6 Concluding remarks

To conclude our discussion, we recall that in this paper, we have:

  • Given a measure-theoretic discussion of epistemic uncertainty and formally defined epistemic conditioning.

  • Provided a mathematical definition of a probabilistic digital twin (PDT).

  • Connected PDTs with sequential decision making problems, and discussed several solution approaches (maximum principle, dynamic programming, MDP and POMDP).

  • Argued that using (deep) reinforcement learning to solve sequential decision making problems in the PDT is a good choice for practical applications today.

  • For the specific use-case of optimal information gathering, we proposed a generic solution using deep reinforcement learning on the information state-space.

Further research in this direction includes looking at alternative solution methods and reinforcement learning algorithms in order to handle different PDT frameworks. A possible idea is to use a maximum principle approach instead of a DPP approach (as is done in reinforcement learning). By using one of the MP based algorithms in [32], we may avoid the Markovianity requirement, possible time-inconsistency issues (see e.g. Rudloff et al. [39]) and can also allow for state constraints.
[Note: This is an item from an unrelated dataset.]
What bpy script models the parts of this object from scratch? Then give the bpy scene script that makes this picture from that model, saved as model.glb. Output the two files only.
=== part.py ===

For instance, this is of interest when the objective of the sequential decision making problem in the PDT is to minimize a risk measure such as CVaR or VaR , see Cheridito and Stadje [40], and Artzner et al. [41] respectively. Both of these risk measures are known to cause time-inconsistency in the Bellman equation, and hence, the DPP (and also reinforcement learning) cannot be applied in a straightforward manner. Another relevant topic is whether formal methods for model checking can be applied for the reinforcement learning approach considered in this paper. This is particularly important for extending beyond cost optimization towards optimizing decisions that may also impact the level of safety of the physical system. The application of PDTs for safe reinforcement learning (see e.g. [42]) is therefore a relevant topic. This is work in progress.